The NCAA college basketball tournament is cancelled, but that doesn’t mean we can’t have some fun brackets to fill out this March. Behold, the Royals Review: Most Beloved Royal Bracket! To avoid too much recency bias, I grouped players by era - we have:

The Herzog Bracket (1969-1980)

The Howser Bracket (1981-1994)

The Muser Bracket (1995-2010)

The Yost Bracket (2011-2019)

Some players transcend eras, so I tried to put them where they played their prime years. I seeded players roughly by WAR, with some adjustments for players that had brief, but spectacular seasons, or players dragged down by one bad negative WAR year. I also adjusted for road record, strength of schedule, and Ken Pom rankings. If you don’t like the rankings, take it up with the committee!
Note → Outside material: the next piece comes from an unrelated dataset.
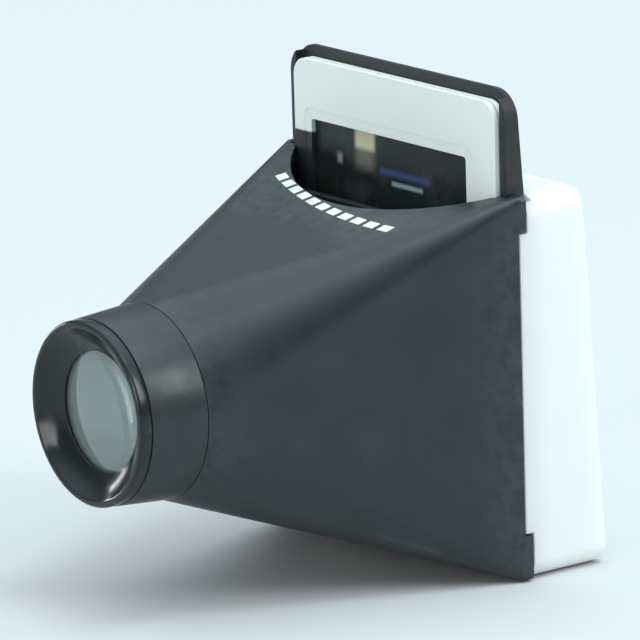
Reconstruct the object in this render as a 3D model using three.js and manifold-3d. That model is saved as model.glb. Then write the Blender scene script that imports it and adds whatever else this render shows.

Here is what the bracket looks like!

First Four Out: Gary Gaetti, Steve Farr, Edinson Volquez, Virginia Tech

Readers will vote for their FAVORITE Royals player, not necessarily the best. I will leave voting open for a week, then next week we’ll whittle it down to 32, then 16, then our Elite Eight, a Final Four, and then we’ll have our championship matchup.

Whitey Herzog bracket

#1 George Brett vs. #16 Ed Kirkpatrick

Brett played with the Royals from 1973 to 1993, the only player in the National Baseball Hall of Fame to spend his entire career in Kansas City. He was a 13-time All-Star, three-time Silver Slugger winner, a Gold Glover in 1985, the 1980 AL MVP, and he is the only man to ever win batting titles in three different decades (1976, 1980, 1990). His 3,154 career hits are the 18th-most in baseball history, and in 1980 he was the closest to reach .400 since Ted Williams in 1947.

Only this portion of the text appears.